Spirituality and the Left

I want to give a huge shout out to some talented writers and gifted leaders for their pieces on faith, liberal politics, and what it means to be Christian and progressive in Texas.

I know. When the word Christian pops up, people of liberal persuasions often shut down. I’ve been that person that hears talk of god or Jesus and immediately clenches up inside. There has been a great amount of damage done in the name of God to people of color, to the queer, to women, to children.

Which is why when I find people who identify as liberal, radical and progressive Christians, I get curious.

And I get more actually. I’ve been coming out as a spiritual person for the last few years, which I’ve written about here and here and here and while I can’t say that I’m 100% American Christian, I’m pretty much inline with a kind of wild, radical, natural spirituality and I can fit some Christianity in there. Well, I have this feeling Jesus was a huge radical.

Hey, there are lots of Bodhisattvas out there. Oak trees. Rivers. Canyons. Babies. Elephants. Take your pick, cause there are oodles of places to seek and find, from the secular to the starry.

But back to the wonderful pieces I found today from people I know!

Here is Mary Ann Kaiser talking about being a person of faith in Texas. She’s just marvelous and I can’t say enough wonderful things about her.

“Sometimes it’s hard to be a person of faith in Texas. It’s painful when it feels like the voice of faith is only used for harm in policy making. But then there are days when the false rhetoric and the co-opting of the religious voices are sidelined. On those days, a faith which lives on the streets where people of many backgrounds rally every day for a more just society is actually heard. They are days where a faith that is working to move Texas up on all those ugly lists of statistics is put to action. And they are days, where instead of shame or embarrassment, I carry pride – I am a religious leader in Texas among an incredible group of others.”

And this Observer piece, by Robyn Ross, is amazing in it’s scope but how it drills down to core issues of justice and how spirituality can actually be a cornerstone of that justice.

“In the shade of the Confederate Soldiers monument, a woman stopped midsentence and turned to her friend. “Did they just say he’s a minister?” Behind her someone muttered, “Why would a Christian be speaking here?”

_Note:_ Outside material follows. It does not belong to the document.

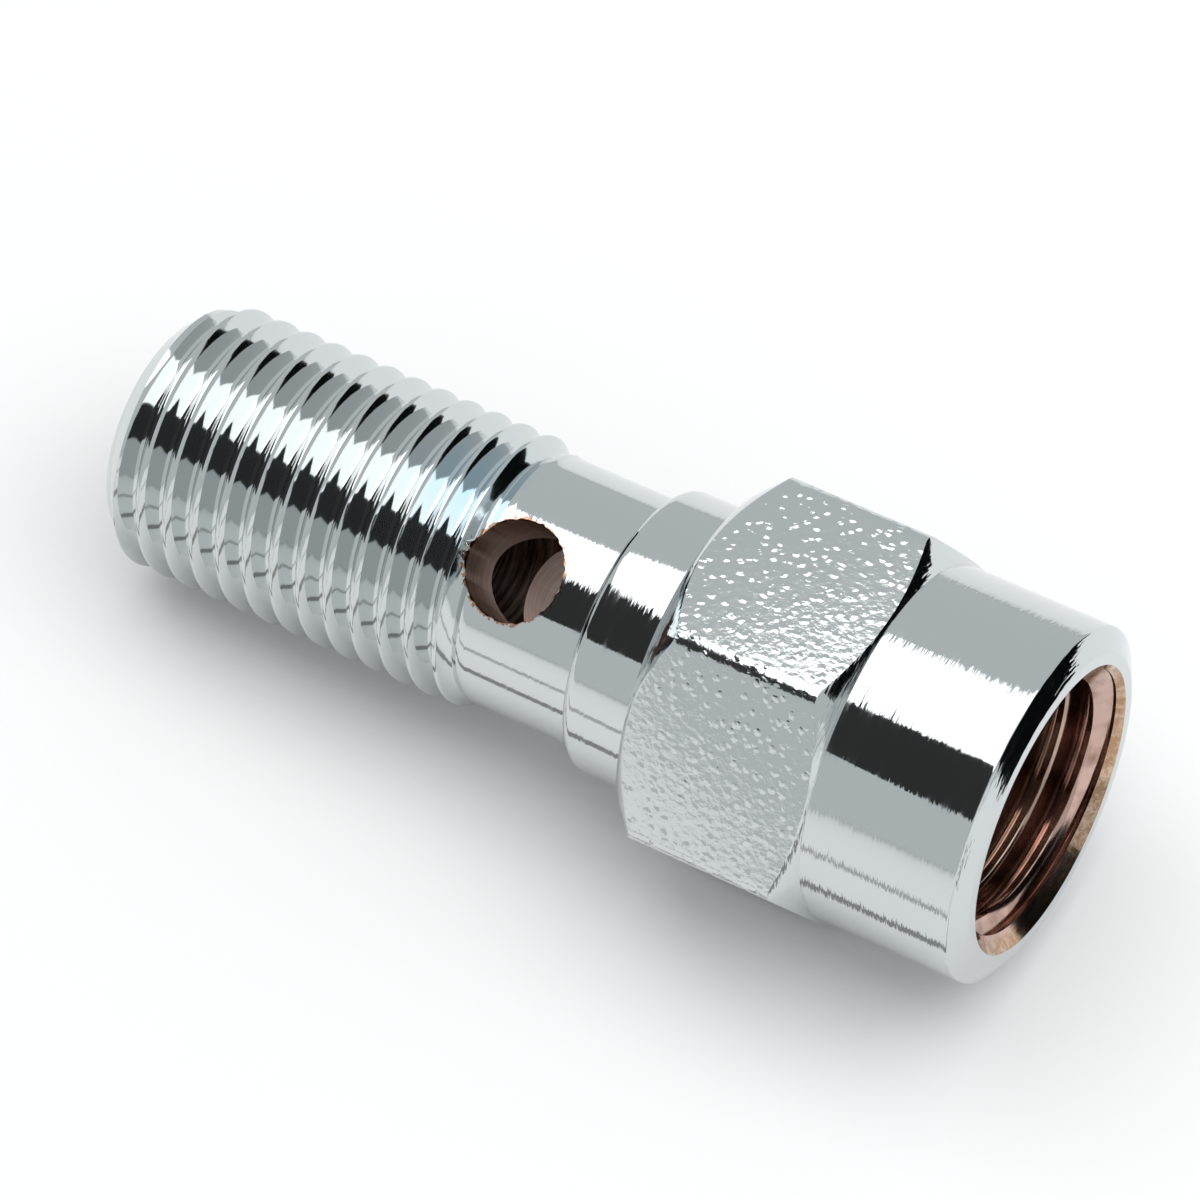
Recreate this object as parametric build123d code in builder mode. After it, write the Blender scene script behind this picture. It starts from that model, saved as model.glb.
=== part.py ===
"""Banjo bolt turned in one piece from hexagon bar.

A hollow threaded shank carries a smooth neck and a locating collar. The hexagon follows, and beyond
it a round socket with an inner thread. A cross hole through the neck opens into the hollow shank.

The bolt lies as it comes to rest on a flat floor: on the first full turn of its thread and on the
near end of one hexagon flat, so its axis climbs gently from the tip to the mouth.
The origin is the centre of the seat face, +X runs along the bolt to the mouth and +Z is up.
All sizes are in millimetres.
"""

import os
from math import atan2, cos, radians, sin, tan

from build123d import *

os.makedirs("parts", exist_ok=True)

# Shank, measured from the seat face to the tip, its right-handed thread has 24 turns to the inch
thread_diameter = 9.525
thread_pitch = 25.4 / 24
thread_angle = 60
shank_length = 21.3
thread_length = 13.8
tip_chamfer = 0.85
neck_relief = 0.36
collar_step = 0.6
collar_length = 2.9
collar_edge = 0.4

# Hexagon, its seat face is left round by a steep cone and its far end by a flat one
across_flats = 12.7
hexagon_length = 6.8
hexagon_edge = 0.7
seat_diameter = 12.3
seat_cone_angle = 45
outer_cone_angle = 30

# Socket, from the hexagon to the mouth
socket_diameter = 12.4
socket_length = 5.7
rim_diameter = 10.9
rim_angle = 30
mouth_diameter = 10.05
inner_thread_bore = 8.5
inner_thread_depth = 10.0
drill_point_angle = 118

# Passages for the fluid
passage_diameter = 3.6
port_diameter = 3.4
port_from_seat = 6.0
port_angle = 60

# The neck is cut a little below the thread, and the collar stands up from the neck
thread_radius = thread_diameter / 2
neck_radius = thread_radius - neck_relief
collar_radius = neck_radius + collar_step
flat_distance = across_flats / 2
socket_radius = socket_diameter / 2
bore_radius = inner_thread_bore / 2
passage_radius = passage_diameter / 2

# The floor touches the first full turn of the thread and the start of the lowest flat
flat_start = (flat_distance - seat_diameter / 2) / tan(radians(seat_cone_angle))
crest_start = shank_length - tip_chamfer
tilt = atan2(flat_distance - thread_radius, flat_start + crest_start)

# Standard thread form: depth and flat crests are shares of the pitch, the ridge is rooted in the core
thread_depth = 0.6134 * thread_pitch
root_radius = thread_radius - thread_depth
ridge_height = thread_depth + 0.1 * thread_pitch
crest_width = thread_pitch / 8
ridge_width = crest_width + 2 * ridge_height * tan(radians(thread_angle / 2))

# The thread fades out at the neck, where its crests come down and its roots fill up
thread_end = thread_length - shank_length
run_out = 1.5 * thread_pitch
turn_count = int(thread_length / thread_pitch) + 3

# Directions of the lying bolt: along its axis, and up at right angles to it
along = Vector(cos(tilt), 0, sin(tilt))
upward = Vector(-sin(tilt), 0, cos(tilt))
nearward = Vector(0, -1, 0)
bolt_axis = Axis((0, 0, 0), along)

# The seat plane stands across the axis, the profile plane holds the axis and a radius
seat_plane = Plane(origin=(0, 0, 0), x_dir=(0, 1, 0), z_dir=along)
profile_plane = Plane(origin=(0, 0, 0), x_dir=along, z_dir=nearward)

# The cross hole runs square to the axis, in line with an upper edge of the hexagon
port_direction = nearward * cos(radians(port_angle)) + upward * sin(radians(port_angle))
port_plane = Plane(origin=along * -port_from_seat, x_dir=along, z_dir=port_direction)

# Lengths that follow from the angles of the cones
neck_start = thread_end - (neck_radius - passage_radius)
corner_radius = flat_distance / cos(radians(30))
seat_cone_end = (corner_radius - seat_diameter / 2) / tan(radians(seat_cone_angle))
outer_cone_length = (corner_radius - socket_radius) * tan(radians(outer_cone_angle))
rim_cone_length = (socket_radius - rim_diameter / 2) * tan(radians(rim_angle))
mouth_at = hexagon_length + socket_length
countersink_depth = mouth_diameter / 2 - bore_radius
drill_point_length = (bore_radius - passage_radius) / tan(radians(drill_point_angle / 2))
bore_end = mouth_at - inner_thread_depth

# One turn of the thread, standing upright: its ridge is swept through three turns and cut to the middle one
with BuildPart() as thread_turn:
    with BuildLine() as helix:
        Helix(
            pitch=thread_pitch,
            height=3 * thread_pitch,
            radius=thread_radius - ridge_height,
            center=(0, 0, -thread_pitch),
        )
    with BuildSketch(Plane(origin=helix.line @ 0, x_dir=(1, 0, 0), z_dir=helix.line % 0)) as ridge:
        with BuildLine() as ridge_outline:
            Polyline(
                (0, ridge_width / 2),
                (ridge_height, crest_width / 2),
                (ridge_height, -crest_width / 2),
                (0, -ridge_width / 2),
                close=True,
            )
        make_face()
    sweep(path=helix.line, is_frenet=True)
    with BuildSketch(Plane.XY.offset(-2 * thread_pitch)) as core:
        Circle(root_radius)
    extrude(amount=5 * thread_pitch)
    with BuildSketch() as around:
        Circle(thread_diameter)
    extrude(amount=thread_pitch, mode=Mode.INTERSECT)

with BuildPart() as banjo_bolt:
    # Hexagon bar with softened long edges, one flat facing the floor
    with BuildSketch(seat_plane) as hexagon:
        RegularPolygon(radius=flat_distance, side_count=6, major_radius=False)
        fillet(hexagon.vertices(), radius=hexagon_edge)
    extrude(amount=hexagon_length)

    # Turns of the thread in a row, from one turn beyond the tip to the neck
    turn_starts = [(number - 1) * thread_pitch - shank_length for number in range(turn_count)]
    turn_planes = [Plane(origin=along * start, x_dir=-upward, z_dir=along) for start in turn_starts]
    add([turn_plane * thread_turn.part.solid() for turn_plane in turn_planes])

    # Turning takes the thread down at both of its ends, and the corners off the hexagon
    with BuildSketch(profile_plane) as turned:
        with BuildLine() as turned_outline:
            Polyline(
                (-shank_length, 0),
                (-shank_length, thread_radius - tip_chamfer),
                (-crest_start + thread_pitch, thread_radius + thread_pitch),
                (thread_end - run_out, thread_radius + neck_relief),
                (thread_end + run_out, neck_radius - neck_relief),
                (0, neck_radius - neck_relief),
                (0, seat_diameter / 2),
                (seat_cone_end, corner_radius),
                (hexagon_length - outer_cone_length, corner_radius),
                (hexagon_length, socket_radius),
                (hexagon_length, 0),
                close=True,
            )
        make_face()
    revolve(axis=bolt_axis, mode=Mode.INTERSECT)

    # Neck that fills the last roots of the thread, and the collar
    with BuildSketch(profile_plane) as neck:
        with BuildLine() as neck_outline:
            Polyline(
                (0, 0),
                (0, collar_radius),
                (-collar_length, collar_radius),
                (-collar_length, neck_radius),
                (thread_end, neck_radius),
                (neck_start, passage_radius),
                (neck_start, 0),
                close=True,
            )
        make_face()
        collar_corner = neck.vertices().sort_by_distance((-collar_length, collar_radius))[0]
        fillet(collar_corner, radius=collar_edge)
    revolve(axis=bolt_axis)

    # Round socket with a cone at its rim that leaves a narrow flat lip
    with BuildSketch(profile_plane) as socket:
        with BuildLine() as socket_outline:
            Polyline(
                (hexagon_length, 0),
                (hexagon_length, socket_radius),
                (mouth_at - rim_cone_length, socket_radius),
                (mouth_at, rim_diameter / 2),
                (mouth_at, 0),
                close=True,
            )
        make_face()
    revolve(axis=bolt_axis)

    # Countersunk bore for the inner thread, its drill point and the passage to the tip
    with BuildSketch(profile_plane) as bore:
        with BuildLine() as bore_outline:
            Polyline(
                (mouth_at, 0),
                (mouth_at, mouth_diameter / 2),
                (mouth_at - countersink_depth, bore_radius),
                (bore_end, bore_radius),
                (bore_end - drill_point_length, passage_radius),
                (-shank_length, passage_radius),
                (-shank_length, 0),
                close=True,
            )
        make_face()
    revolve(axis=bolt_axis, mode=Mode.SUBTRACT)

    # Cross hole through both walls of the neck
    with BuildSketch(port_plane) as port:
        Circle(port_diameter / 2)
    extrude(amount=neck_radius * 2, both=True, mode=Mode.SUBTRACT)

banjo_bolt.part.label = "banjo_bolt"
export_step(banjo_bolt.part, "parts/banjo_bolt.step")
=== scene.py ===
from math import atan2, cos, copysign, pi, radians, sin, sqrt, tan

import bpy
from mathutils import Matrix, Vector


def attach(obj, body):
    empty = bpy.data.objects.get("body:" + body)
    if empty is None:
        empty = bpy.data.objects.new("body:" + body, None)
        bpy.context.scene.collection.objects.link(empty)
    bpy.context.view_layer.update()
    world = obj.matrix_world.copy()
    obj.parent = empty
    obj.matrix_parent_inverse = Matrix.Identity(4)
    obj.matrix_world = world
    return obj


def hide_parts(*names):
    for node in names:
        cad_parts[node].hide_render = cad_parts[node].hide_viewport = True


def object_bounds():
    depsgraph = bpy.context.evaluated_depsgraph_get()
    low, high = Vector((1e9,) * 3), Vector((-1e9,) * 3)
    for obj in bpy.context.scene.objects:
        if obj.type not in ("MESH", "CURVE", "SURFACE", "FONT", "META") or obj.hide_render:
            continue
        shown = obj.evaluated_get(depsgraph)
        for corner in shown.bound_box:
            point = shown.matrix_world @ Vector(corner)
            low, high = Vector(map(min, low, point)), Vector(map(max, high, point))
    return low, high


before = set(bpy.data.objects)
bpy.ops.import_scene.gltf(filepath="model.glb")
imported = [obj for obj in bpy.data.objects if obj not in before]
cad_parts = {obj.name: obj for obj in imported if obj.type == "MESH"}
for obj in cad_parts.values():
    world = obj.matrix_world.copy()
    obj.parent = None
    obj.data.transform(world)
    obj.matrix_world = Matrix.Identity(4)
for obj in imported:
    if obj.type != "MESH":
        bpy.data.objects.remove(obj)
cad_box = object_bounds()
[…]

Why was it so hard to believe? Rigby is one of the most outspoken progressive pastors in Texas, but he’s not the only one. Last fall more than 350 religious leaders, most of them Christian, signed a Texas Freedom Network (TFN) pledge supporting women’s access to contraception. Some of the same clergy, and their congregants, advocate policies supporting the poor, immigrants, and gays and lesbians; oppose the death penalty; and draw clear connections between their faith and protection for the environment.”

Rigby, mentioned above is Jim Rigby, and he’s pretty damn awesome.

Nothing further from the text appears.